Brother Robbie called it a “spiritual, Godly experience – everything was amazing. It was super peaceful and relaxing.”

Scott Chumley said the skydive was “hard to describe” before he shared his very intuitive description.

“It was the closest a person can get to flying, though it doesn’t feel like you’re flying,” he said. “It’s not at all what you’d expect but everything you’d hope for. And a very cool thing to share with your family.”

His grandmother was in awe of the silence.

“It was like nothing I’ve experienced before,” she said. “The beauty and stillness. I am strong in my faith and I know without God, I never would have done this. But I am glad I was able to share it with my sons and grandson.”

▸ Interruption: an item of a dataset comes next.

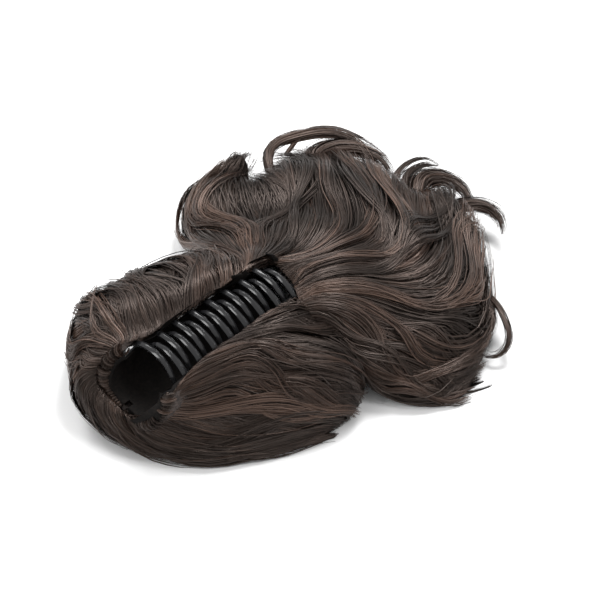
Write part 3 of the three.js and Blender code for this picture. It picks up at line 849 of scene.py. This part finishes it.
def grow(name, body, field, low, high, locks, wisps, strands, stations, look, width=LOCK_WIDE):
    """Comb one layer between two rows of a sheet and set it on its body."""
    lines, normals, tints = comb(field, low, high, locks, wisps, strands, stations, look)
    obj = ribbons(name, lines, normals, tints, width)
    obj.data.materials.append(hair)
    joint_ride(obj, body)


def base(look):
    """The look of the finer layer below the locks, its tint lowered as painted shade."""
    # The lower tint is painted shade of a layer that lies under the locks.
    change = {
        "gather": 0.0, "depth": look["depth"] + 0.8 + look["valley"] * 0.8, "layer": 0.0,
        "valley": 0.0, "wave": 0.4, "tint": look["tint"] - 0.32, "ragged": look["ragged"] + 0.06,
        "late": 0.09,
    }
    return {**look, **change}


front_high = FRONT_ROWS - 0.3
crown_low = FRONT_ROWS - 0.5
tress_high = tress_rows - 0.2
grow("front_base", None, crown_sheet, 0.7, front_high, 4, 5, 34, 12, base(FRONT_LOOK), BASE_WIDE)
grow("front_locks", None, crown_sheet, 0.4, front_high, 5, 7, 40, 16, FRONT_LOOK)
grow("crown_base", "left_side", crown_sheet, crown_low, crown_rows, 8, 5, 34, 13, base(CROWN_LOOK), BASE_WIDE)
grow("crown_locks", "left_side", crown_sheet, crown_low, crown_rows, 10, 7, 38, 19, CROWN_LOOK)
grow("tress_base", "right_side", tress_sheet, 0, tress_high, 8, 5, 36, 13, base(TRESS_LOOK), BASE_WIDE)
grow("tress_locks", "right_side", tress_sheet, 0, tress_high, 9, 8, 40, 20, TRESS_LOOK)
grow("crown_over", "left_side", crown_sheet, FRONT_ROWS - 1, crown_rows - 0.4, 8, 3, 20, 18, CROWN_OVER)
grow("tress_over", "right_side", tress_sheet, 0.6, tress_rows - 4.4, 6, 3, 20, 18, TRESS_OVER)
for name, low, high, locks in (
    ("tail_left", 0.6, 5.75, 7),
    ("tail_middle", 5.5, 9.75, 7),
    ("tail_right", 9.5, tail_rows - 0.3, 6),
):
    grow(name + "_base", "left_side", tail_sheet, low, high, locks, 6, 30, 14, base(TAIL_LOOK), BASE_WIDE)
    grow(name + "_locks", "left_side", tail_sheet, low, high, locks, 8, 42, 22, TAIL_LOOK)
    grow(name + "_over", "left_side", tail_sheet, low + 0.4, high - 0.4, 5, 3, 24, 22, OVER_LOOK)

# %% [markdown]
# ## The stitched rim
# Round the open mouth the hair is sewn on in small bundles. Each wraps over the edge from the inside
# and is pulled tight by its stitch, so the rim looks like a string of soft beads. Here each bead is a
# fan of short ribbons. Much thinner beads make the seam along the top of both jaws.

# %% Beads along the sewn edge
RIM_OUT = 3.3
RIM_THICK = 3.1
SEAM_OUT = 1.7
SEAM_THICK = 0.9
SEAM_END = 68.0


def bead_row(name, side, body, low, high, count, thick, crest=None):
    """Beads between two angles of the mouth, or between two places along the top of a jaw."""
    per = 26
    stations = 9
    spot = np.repeat(np.arange(count) + 0.5, per)
    across = np.tile(np.linspace(-1, 1, per), count) + rng.normal(0, 0.08, count * per)
    bulge = np.sqrt(np.clip(1 - 0.75 * across**2, 0.1, 1))
    lines = np.empty((count * per, stations, 3))
    normals = np.empty_like(lines)
    turn = np.linspace(-0.35 * math.pi, 1.05 * math.pi, stations)
    size = thick * rng.uniform(0.85, 1.15, count).repeat(per) * bulge
    for k, angle in enumerate(turn):
        fan = across * (0.44 + 0.12 * math.sin(max(angle, 0)))
        place = np.clip((spot + fan) / count, 0, 1) * (high - low) + low
        for n, value in enumerate(place):
            if crest is None:
                centre = sewn(side, value, RIM_OUT)
                out = sewn(side, value, RIM_OUT + 1.0) - centre
                ahead = np.array([-1.0, 0.0, 0.15])
            else:
                centre = sewn(side, crest, SEAM_OUT, value)
                out = np.array([0.0, side, 0.2])
                ahead = np.array([0.0, 0.0, 1.0])
            out = out / np.linalg.norm(out)
            ahead = ahead / np.linalg.norm(ahead)
            ray = -math.cos(angle) * out + math.sin(angle) * ahead
            lines[n, k] = centre + ray * size[n]
            normals[n, k] = ray
    tints = 0.4 + 0.2 * rng.normal(0, 1, count).repeat(per) + 0.1 * rng.normal(0, 1, count * per)
    obj = ribbons(name, lines, normals, np.clip(tints, 0, 1), BEAD_WIDE)
    obj.data.materials.append(hair)
    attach(obj, body)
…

Ingram was the first one out of the plane but the last one to land.

“And guess who landed the best?” she said. “It was perfect. The others ran to me and we had a huge group hug.”

Russell Chumley expressed pride in his mother’s free fall.

“Watching her land, was heartwarming and wonderful,” he said. “She raised her arms and hooted and hollered. The best part was when we were all safely down and hugging one another as a family. We will have a lifetime of memories.”

Future free falls?

Plans are already in the works for a repeat skydiving experience for some of the Chumley family.

Once aground, the adventure seekers were told by West Tennessee Skydiving they could sign up that day for a future skydive at a discount.

“I looked at Russell and Scott and told them both, ‘You have to do that,’” Shari Chumley said.

Father and son are signed up for another go at it. Robbie Chumley said when his 14-year-old daughter turns 18, the two of them will skydive together.

Ingram shared her feelings for a replay of the day before being asked.

“I don’t want to do it again,” she said. “That was my last yahoo. It was great to have that experience with my sons and grandson, but no, not again.”